Gleichzeitig müssen wir sicherstellen, dass öffentliche Investitionen in den Aufbau eines Wasserstoffmarkts in Europa auch tatsächlich europäischen Unternehmen zugutekommen. Die Europäische Wasserstoffbank (European Hydrogen Bank) hat beispielsweise zunächst gefordert, dass mindestens 75 Prozent der Elektrolysestapel aus Europa stammen müssen. Wir würden es sehr begrüßen, diese Schwelle sogar noch zu erhöhen. Die Europäische Kommission sollte verbindlichere strukturelle Anforderungen für einen Mindestanteil europäischer Technologien einführen. Das würde Investitionen nach Europa lenken. Heute bieten chinesische Elektrolyseure bereits die niedrigsten Kosten. Wenn wir öffentliche Gelder immer in die günstigsten Komponenten investieren, verschaffen wir China einen weiteren Vorteil. Sie haben ihre Produktionskosten bereits durch umfangreiche staatliche Unterstützung gesenkt – das sollten wir auch für europäische Unternehmen tun.

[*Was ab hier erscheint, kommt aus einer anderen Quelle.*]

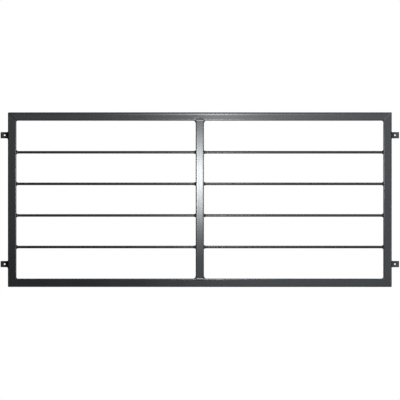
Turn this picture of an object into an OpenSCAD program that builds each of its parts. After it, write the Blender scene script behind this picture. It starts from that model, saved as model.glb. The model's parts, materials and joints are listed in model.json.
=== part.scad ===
// Window security bar: a welded grille of square steel tube and round rods.
// A mitred frame with one mullion makes two bays, four rods cross both of them,
// and four lugs screw the grille to a wall.
// +X is to the right, +Z is up and the front faces -Y. The origin is in the
// middle of the four lug holes, on the plane of the wall.

/* [Frame] */
// Width over the two stiles
frame_w = 1154; // [500:1:2400]
// Height over the two rails
frame_h = 525; // [360:1:1500]
// Side of the square tube
tube_side = 25; // [20:0.5:40]
// Wall of the square tube
tube_wall = 1.5; // [1.2:0.1:2]
// Outside radius of the tube's long edges
tube_edge_r = 3; // [2.5:0.1:4]
// Distance of the mullion from the middle of the frame
mullion_x = 0; // [-150:1:150]

/* [Rods] */
// Number of rods, spaced evenly between the rails
rods = 4; // [1:1:8]
// Diameter of a rod
rod_d = 8; // [5:0.1:10]
// Play between a rod and the edge of its hole
rod_play = 0.1; // [0.05:0.05:0.3]
// Length of rod that goes into each stile
rod_entry = 4; // [3:0.5:12]

/* [Lugs] */
// Width of the lug's flat bar
lug_w = 19; // [14:0.5:30]
// Thickness of the lug's flat bar
lug_t = 5; // [4.5:0.5:8]
// Length of lug that stands out from the stile
lug_reach = 23; // [20:0.5:60]
// Radius of the lug's outer corners
lug_corner_r = 1; // [0.5:0.1:4]
// Distance of a lug's middle from the top or bottom of the frame
lug_inset = 68.5; // [40:0.5:140]
// Diameter of the screw hole
lug_hole_d = 5; // [4:0.1:9]
// Distance of the screw hole from the stile
lug_hole_out = 10.5; // [10:0.5:15]

/* [Welds] */
// Width of the ground seam along a mitre
seam_w = 3; // [1:0.5:5]
// Depth of the ground seam, less than the tube's wall
seam_depth = 1; // [0.5:0.1:1.1]
// Leg of the fillet weld inside each corner of the frame
corner_leg = 5; // [2:0.5:8]
// Leg of a mullion weld along the rail
mullion_weld_run = 5.5; // [2:0.5:10]
// Leg of a mullion weld along the mullion
mullion_weld_rise = 8.5; // [2:0.5:12]
// Narrow end of the hollow over a tube's rounded edge, which weld doesn't reach
groove_root = 0.8; // [0.5:0.1:1.5]
// Distance of a fillet weld's end from the tube's rounded edge
weld_set_in = 0.5; // [0.2:0.1:2]
// Leg of a rod weld on the face of the stile
stile_weld_leg = 3; // [1.5:0.1:5]
// Length of a rod weld along the rod, at the stile
stile_weld_len = 4.5; // [2:0.5:8]
// Leg of a rod weld on the face of the mullion
mullion_rod_leg = 2; // [1.5:0.1:5]
// Length of a rod weld along the rod, at the mullion
mullion_rod_len = 5.5; // [2:0.5:8]
// Thickness of a rod weld where it runs out on the rod
weld_edge = 0.3; // [0.2:0.1:1]
// Leg of a lug weld along the lug
lug_weld_run = 3.5; // [2:0.5:5]
// Leg of a lug weld along the stile
lug_weld_rise = 3; // [2:0.5:6]

/* [Hidden] */
$fn = 64;
paint = "#3e4245";
weld_paint = "#484c4f";

// Extra length of anything that cuts, so that it passes the surface it cuts
over = 1;
half_w = frame_w / 2;
half_h = frame_h / 2;
clear_w = frame_w - 2 * tube_side;
clear_h = frame_h - 2 * tube_side;
tube_mid = -tube_side / 2;
flat_w = tube_side - 2 * tube_edge_r;
fillet_w = flat_w - 2 * weld_set_in;
groove_fill = tube_edge_r - groove_root;
rod_r = rod_d / 2;
rod_hole_r = rod_r + rod_play;
rod_pitch = clear_h / (rods + 1);
rod_z = [for (i = [1:rods]) clear_h / 2 - i * rod_pitch];
// Length along the bar by which its outer skin stops short of the mitre
mitre_back = seam_w / 2 * sqrt(2);
lug_z = half_h - lug_inset;
lug_weld_w = lug_w + 2 * lug_weld_rise;

levels = ["upper", "lower"];
sides = ["left", "right"];
weld_spots = ["left", "mid_left", "mid_right", "right"];

// ---- Profiles and cuts ----

// Section of the tube, or of the tube with its skin taken down by inset
module tube_section(inset = 0) {
    side = tube_side - 2 * inset;
    r = tube_edge_r - inset;
    square([side, side - 2 * r], center = true);
    square([side - 2 * r, side], center = true);
    for (x = [-1, 1], y = [-1, 1])
        translate([x, y] * (side / 2 - r)) circle(r);
}

// Solid bar of the tube's section along X, with its outer face at z = 0 and its back at y = 0
module bar_along_x(length, inset = 0) {
    translate([-length / 2, tube_mid, tube_mid])
        rotate([90, 0, 90]) linear_extrude(length) tube_section(inset);
}

// Shape drawn in x and z, and carried through the whole depth of the tube and past both faces
module through_depth() {
    translate([0, over, 0]) rotate([90, 0, 0]) linear_extrude(tube_side + 2 * over) children();
}

// Outline that cuts both ends of a bar at 45 degrees, stopping short of the mitre by back
module mitre_outline(length, back = 0) {
    outer = length / 2 + over - back;
    inner = length / 2 - tube_side - over - back;
    polygon([[-outer, over], [outer, over], [inner, -tube_side - over], [-inner, -tube_side - over]]);
}

// Tube along X with mitred ends, whose outer skin stops short to leave room for the seam
module mitred_tube(length) {
    difference() {
        union() {
            intersection() {
                bar_along_x(length);
                through_depth() mitre_outline(length, mitre_back);
            }
            intersection() {
                bar_along_x(length, seam_depth);
                through_depth() mitre_outline(length);
            }
        }
        bar_along_x(length, tube_wall);
    }
}

// Copies its children, made for the top or the left, to the other end when flip is true
module flip_x(flip) { mirror([flip ? 1 : 0, 0, 0]) children(); }
module flip_z(flip) { mirror([0, 0, flip ? 1 : 0]) children(); }

// Cylinder along X at the height of one rod, starting at x
module along_rod(i, x, length, r1, r2) {
    translate([x, tube_mid, rod_z[i - 1]]) rotate([0, 90, 0]) cylinder(length, r1, r2);
}

// ---- Tubes ----

module rail(bottom) {
    color(paint) flip_z(bottom) translate([0, 0, half_h]) mitred_tube(frame_w);
}

module stile(right) {
    color(paint) flip_x(right) difference() {
        translate([-half_w, 0, 0]) rotate([0, -90, 0]) mitred_tube(frame_h);
        for (i = [1:rods])
            along_rod(i, -half_w + tube_side / 2, tube_side / 2 + over, rod_hole_r, rod_hole_r);
    }
}

module mullion() {
    color(paint) difference() {
        translate([mullion_x, tube_mid, -clear_h / 2]) linear_extrude(clear_h) difference() {
            tube_section();
            tube_section(tube_wall);
        }
        for (i = [1:rods])
            along_rod(i, mullion_x - tube_side / 2 - over, tube_side + 2 * over, rod_hole_r, rod_hole_r);
    }
}

// ---- Rods and lugs ----

module rod(i) {
    length = clear_w + 2 * rod_entry;
    color(paint) along_rod(i, -length / 2, length, rod_r, rod_r);
}

module lug(lower, right) {
    color(paint) flip_x(right) flip_z(lower) translate([-half_w, 0, lug_z]) difference() {
        rotate([90, 0, 0]) linear_extrude(lug_t) lug_outline();
        translate([-lug_hole_out, over, 0]) rotate([90, 0, 0])
            cylinder(lug_t + 2 * over, d = lug_hole_d);
    }
}

// Lug seen from the front, with its root at x = 0 and its outer corners rounded
module lug_outline() {
    straight = lug_reach - lug_corner_r;
    translate([-straight, -lug_w / 2]) square([straight, lug_w]);
    translate([-lug_reach, -lug_w / 2 + lug_corner_r])
        square([lug_corner_r, lug_w - 2 * lug_corner_r]);
    for (z = [-1, 1])
        translate([-straight, z * (lug_w / 2 - lug_corner_r)]) circle(lug_corner_r);
}

// ---- Welds ----

// Corner of the frame with its outer point at x = 0, z = 0: the seam round the end of the rail
module seam_half() {
    intersection() {
        translate([tube_side, 0, 0]) difference() {
            bar_along_x(4 * tube_side);
            bar_along_x(4 * tube_side, seam_depth);
        }
        through_depth() polygon([
            [-over, over],
            [-over + mitre_back, over],
            [tube_side + over + mitre_back, -tube_side - over],
            [tube_side + over, -tube_side - over]
        ]);
    }
}

// Triangular fillet in the corner at x = 0, z = 0, across the flat of the tube
module flat_fillet(run, rise) {
    translate([0, tube_mid + fillet_w / 2, 0]) rotate([90, 0, 0]) linear_extrude(fillet_w)
        polygon([[0, 0], [run, 0], [0, -rise]]);
}

module corner_weld(lower, right) {
    color(weld_paint) flip_x(right) flip_z(lower) translate([-half_w, 0, half_h]) {
        seam_half();
        mirror([1, 0, 1]) seam_half();
        translate([tube_side, 0, -tube_side]) flat_fillet(corner_leg, corner_leg);
    }
}

// Weld in the hollow between the mullion's end and the rounded edges of the rail
module mullion_groove_fill() {
    difference() {
        translate([0, tube_mid, 0]) linear_extrude(tube_edge_r) tube_section();
        translate([0, 0, tube_side]) bar_along_x(2 * tube_side);
        translate([-tube_side, -tube_side + groove_fill, -over])
            cube([2 * tube_side, tube_side - 2 * groove_fill, tube_edge_r + 2 * over]);
    }
}

module mullion_weld(bottom) {
    color(weld_paint) flip_z(bottom) translate([mullion_x, 0, clear_h / 2]) {
        mullion_groove_fill();
        for (right = [false, true])
            flip_x(right) translate([-tube_side / 2, 0, 0]) mirror([1, 0, 0])
                flat_fillet(mullion_weld_run, mullion_weld_rise);
    }
}

// Weld all round a lug's root: fillets in front and at both edges, and a filled hollow behind
module lug_weld(lower, right) {
    from_above = [
        [0, -lug_t - lug_weld_rise],
        [-lug_weld_run, -lug_t],
        [-lug_weld_run, 0],
        [tube_edge_r, 0],
        [tube_edge_r, -groove_fill],
        [0, -groove_fill]
    ];
    from_front = [
        [tube_edge_r, lug_weld_w / 2],
        [0, lug_weld_w / 2],
        [-lug_weld_run, lug_w / 2],
        [-lug_weld_run, -lug_w / 2],
        [0, -lug_weld_w / 2],
        [tube_edge_r, -lug_weld_w / 2]
    ];
    color(weld_paint) flip_x(right) flip_z(lower) translate([-half_w, 0, lug_z]) difference() {
        intersection() {
            translate([0, 0, -lug_weld_w / 2]) linear_extrude(lug_weld_w) polygon(from_above);
            through_depth() polygon(from_front);
        }
        translate([-lug_reach, -lug_t, -lug_w / 2]) cube([lug_reach, lug_t + over, lug_w]);
        rotate([0, -90, 0]) bar_along_x(2 * lug_weld_w);
    }
}

// Weld round a rod that tapers along +X from a face at x
module rod_weld_cone(i, x, leg, length) {
    difference() {
        along_rod(i, x, length, min(rod_r + leg, flat_w / 2), rod_r + weld_edge);
        along_rod(i, x - over, length + 2 * over, rod_r, rod_r);
    }
}

module rod_weld(i, spot) {
    color(weld_paint) {
        if (spot == "left") rod_weld_cone(i, -clear_w / 2, stile_weld_leg, stile_weld_len);
        if (spot == "right") flip_x(true) rod_weld_cone(i, -clear_w / 2, stile_weld_leg, stile_weld_len);
        if (spot == "mid_right")
            rod_weld_cone(i, mullion_x + tube_side / 2, mullion_rod_leg, mullion_rod_len);
        if (spot == "mid_left")
            flip_x(true) rod_weld_cone(i, tube_side / 2 - mullion_x, mullion_rod_leg, mullion_rod_len);
    }
}

rail(false);  // top_rail
rail(true);  // bottom_rail
stile(false);  // left_stile
stile(true);  // right_stile
mullion();
mullion_weld(false);  // mullion_top_weld
mullion_weld(true);  // mullion_bottom_weld
for (v = levels, s = sides) {
    lug(v == "lower", s == "right");
    lug_weld(v == "lower", s == "right");
    corner_weld(v == "lower", s == "right");
}
for (i = [1:rods]) {
    rod(i);
    for (spot = weld_spots)
        rod_weld(i, spot);
}
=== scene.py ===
"""Looks of the window security bar: satin paint on square tube, rods, lugs and weld beads."""

import json
import math

import bmesh
import bpy
from mathutils import Matrix, Vector, noise


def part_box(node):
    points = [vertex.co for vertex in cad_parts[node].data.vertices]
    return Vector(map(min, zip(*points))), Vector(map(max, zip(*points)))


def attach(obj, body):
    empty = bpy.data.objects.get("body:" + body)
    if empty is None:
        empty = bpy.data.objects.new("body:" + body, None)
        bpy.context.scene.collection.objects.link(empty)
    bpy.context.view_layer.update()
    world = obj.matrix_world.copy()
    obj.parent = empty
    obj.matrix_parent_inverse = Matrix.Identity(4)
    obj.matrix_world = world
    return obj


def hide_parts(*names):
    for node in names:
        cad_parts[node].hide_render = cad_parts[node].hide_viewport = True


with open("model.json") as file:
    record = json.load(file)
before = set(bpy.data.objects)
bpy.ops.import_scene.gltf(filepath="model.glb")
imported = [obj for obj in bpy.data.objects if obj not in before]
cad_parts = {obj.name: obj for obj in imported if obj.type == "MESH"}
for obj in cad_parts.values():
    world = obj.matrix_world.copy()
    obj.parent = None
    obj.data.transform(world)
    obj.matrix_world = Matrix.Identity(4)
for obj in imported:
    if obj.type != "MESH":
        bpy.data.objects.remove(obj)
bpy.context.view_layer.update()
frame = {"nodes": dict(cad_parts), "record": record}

MM = 0.001

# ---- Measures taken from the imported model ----

rail_lo, rail_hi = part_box("top_rail")
mullion_lo, mullion_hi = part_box("mullion")
HALF_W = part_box("right_stile")[1].x
HALF_H = rail_hi.z
SIDE = rail_hi.y - rail_lo.y
FRONT, BACK = rail_lo.y, rail_hi.y
MID_Y = (FRONT + BACK) / 2
MULLION_X = (mullion_lo.x + mullion_hi.x) / 2
INNER_H = HALF_H - SIDE

# ---- Measures of the finish, in metres ----

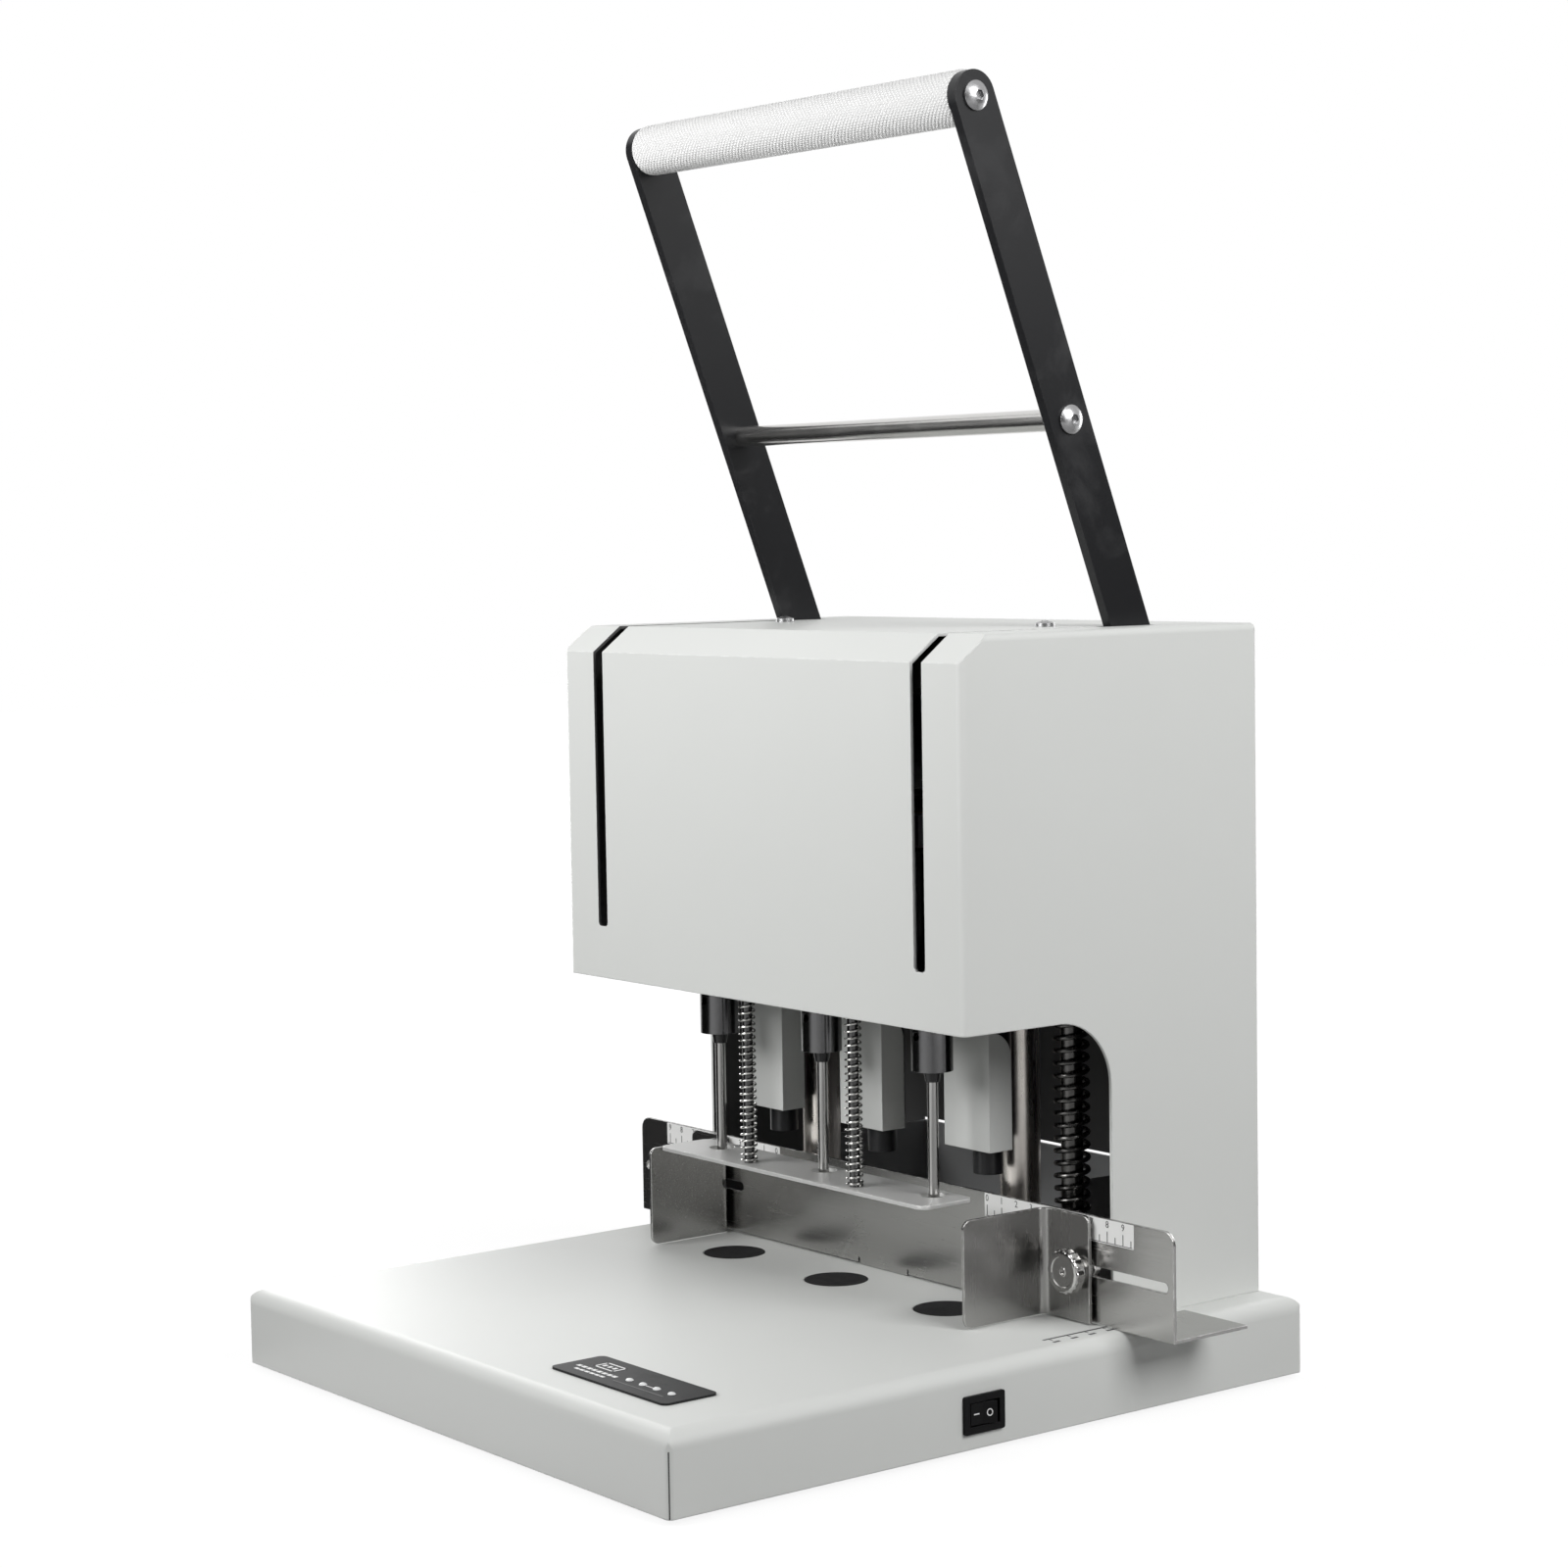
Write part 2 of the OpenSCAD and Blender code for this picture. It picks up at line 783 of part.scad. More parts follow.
module rocker() {
  half_w = switch_body_w / 2 - switch_wall - rocker_gap;
  half_h = switch_body_h / 2 - switch_wall - rocker_gap;
  pin_h = switch_body_h / 2 - rocker_gap;
  color("#1f2022")
    translate([base_w / 2 - rocker_back, switch_y, switch_z])
      rotate([0, 0, -rocker_tilt])
        union() {
          linear_extrude(2 * half_h, center = true)
            polygon([
              [-rocker_pin_r, -rocker_pin_r],
              [rocker_t, -half_w + rocker_inset],
              [rocker_t - rocker_dip, 0],
              [rocker_t, half_w - rocker_inset],
              [-rocker_pin_r, rocker_pin_r]
            ]);
          linear_extrude(2 * pin_h, center = true)
            circle(rocker_pin_r);
        }
}

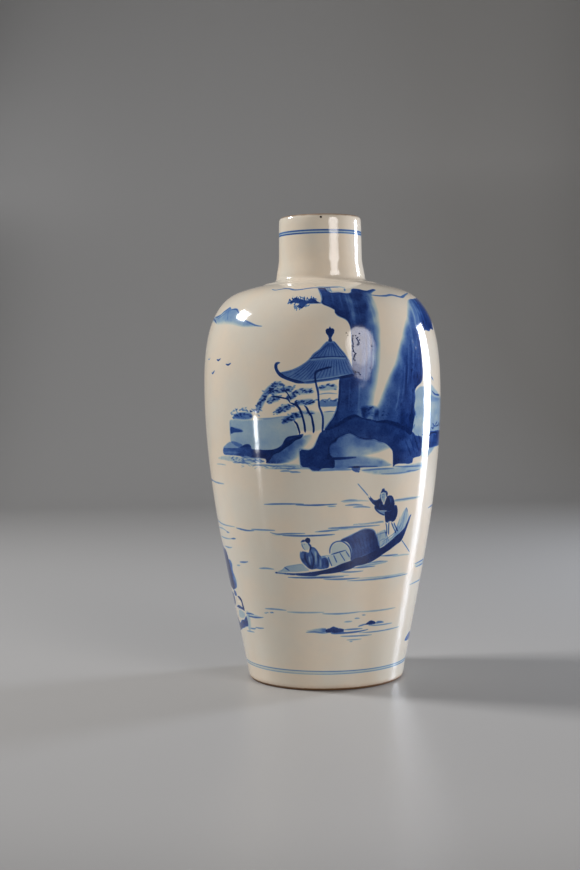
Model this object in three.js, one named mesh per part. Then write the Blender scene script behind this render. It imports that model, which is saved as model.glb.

Darüber hinaus dürfen wir Forschung nicht als linearen Prozess betrachten, der endet, sobald ein Markt etabliert ist. Wir müssen kontinuierlich die Kosten senken und Technologien der nächsten Generation entwickeln, um auch in fünf bis zehn Jahren wettbewerbsfähig zu bleiben.
Was ist das Ziel Ihrer Veranstaltung im Hinblick auf das FP10?
Zunächst hoffen wir, dass die Europäische Kommission nach dem Austausch mit dem Wasserstoff- und Forschungssektor die Bedeutung der Wasserstoffforschung und der Wasserstoffwirtschaft erkennt. Dies muss bei der Aufstellung des Mehrjährigen Finanzrahmens (MFR) und des FP10 berücksichtigt werden.
Möglicherweise fällt dies sogar unter einen Europäischen Wettbewerbsfonds (European Competitiveness Fund, ECF), mit dem die Kommission verschiedene strategische Programme – darunter auch das FP10 – bündeln möchte.
Noch ist nichts sicher, aber wir befürchten, dass weniger Mittel zur Verfügung stehen könnten, was die Forschungsförderung noch wettbewerbsintensiver machen würde. Wir wollen deutlich machen, dass die EU die Mittel für Forschung und Innovation nicht kürzen sollte. Wir möchten auch die strategische Bedeutung bestimmter Sektoren für Europa hervorheben – mit einem Mehrwert gegenüber anderen Bereichen, die im Hinblick auf globale Wettbewerbsfähigkeit und Wirkung weniger relevant sind.
Wir sind überzeugt, dass der Aufbau einer Wasserstoffwirtschaft durch starke Unterstützung von Forschung und Innovation Europa großen Nutzen bringen wird – und dass dies zu den besten Entscheidungen für Europa führen wird.
Über Luigi Crema
Der Physiker Luigi Crema ist Direktor des Sustainable Energy Center der Fondazione Bruno Kessler in Trient, Italien. Zudem ist er Präsident von Hydrogen Europe Research, einem führenden Forschungsverband im europäischen Wasserstoffsektor, der mehr als 150 Forschungseinrichtungen vertritt. In dieser Funktion ist er auch aktiv an der Gestaltung der Clean Hydrogen Partnership beteiligt.